What is our reason to look beyond national borders? One answer is the one that every traveller knows: for the sake of comparison of different ways of life. Global history has expanded its horizons, in part, out of this vacationer’s imperative, insisting that all the different characters of a motley humanity have their turn on the stage.
Yet 19th-century globalisation often involved the destruction of cultural difference. The 19th century was the first one that prized the “new new thing,” and as empire spread, ancestral, inherited ways of life around the world often had to adapt to the new environment or die. (It was perhaps no coincidence that Charles Darwin saw in nature what often occurred in culture thanks to 19th-century globalisation.) For his part, Hegel famously referred to history as a “slaughter bench,” yet he found it uplifting that old forms like feudalism were destroyed for the sake of the rise of the universal freedom he saw just around the bend. Like Hegel, visionaries of that era tried to understand the globalisation they witnessed as a unified process, where nowadays we notice only its disparate features.
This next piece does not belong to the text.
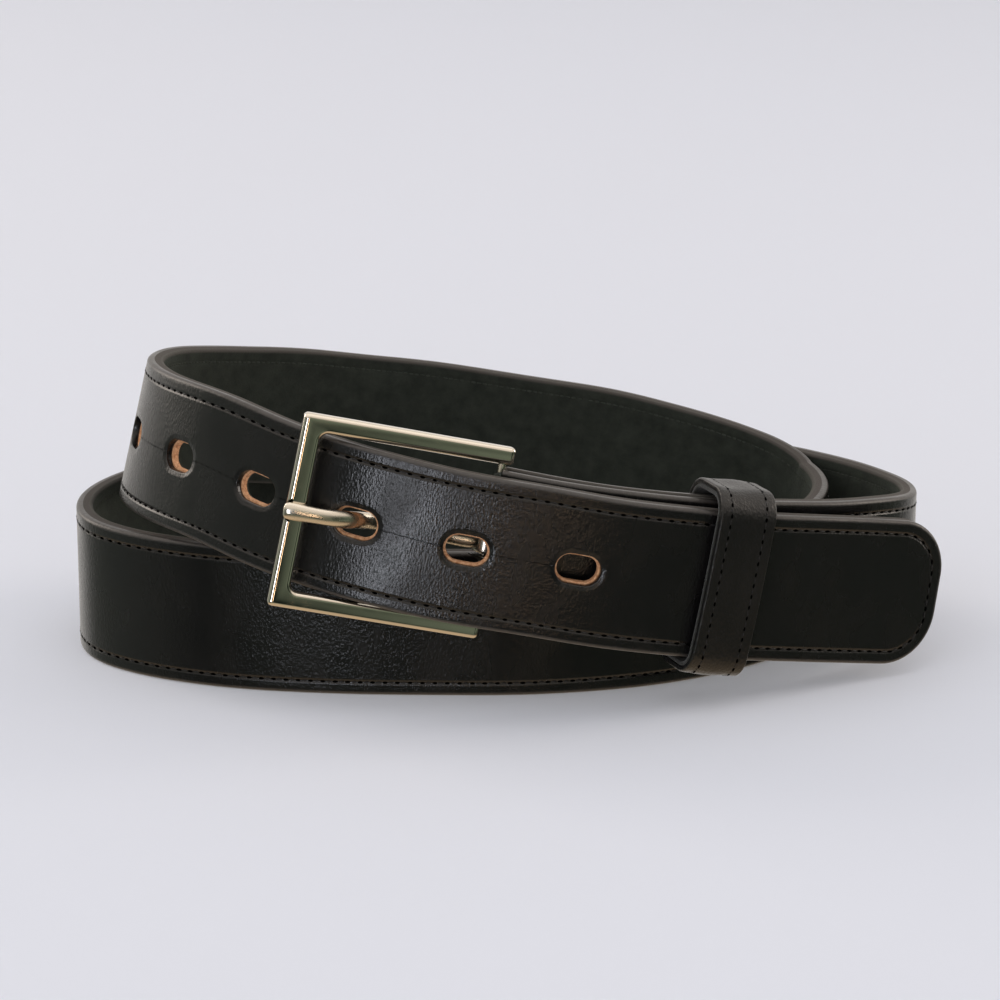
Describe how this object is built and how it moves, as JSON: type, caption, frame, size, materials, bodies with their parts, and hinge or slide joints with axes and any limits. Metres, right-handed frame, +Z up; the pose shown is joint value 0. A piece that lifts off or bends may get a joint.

While hierarchies based on race and related imperial assumptions remained alive and well, the 19th century also saw the reshaping of social distinction on economic grounds. Osterhammel describes how old social elites, from European aristocrats to Japanese shoguns, were losing power, as new elites emerged to reap the financial rewards of capitalism. Both locally and globally, the gulf between rich and poor grew more pronounced than ever before in world history—a syndrome that has returned today both within and among nation states. We are heirs of the 19th century not only because it made the world flat, but jagged in a new way.
As feudal arrangements gave way to capitalist structures, the disagreement between Hegel and Marx was about whether the birth of modern society presaged freedom for all men or whether there was still a need for the kind of equalising revolution for which Marx pined. Osterhammel does not take a stand, which would require some unifying vision about the meaning of the world’s transformation. If he had done so, he might have found a better reason why the new global history should matter for the future.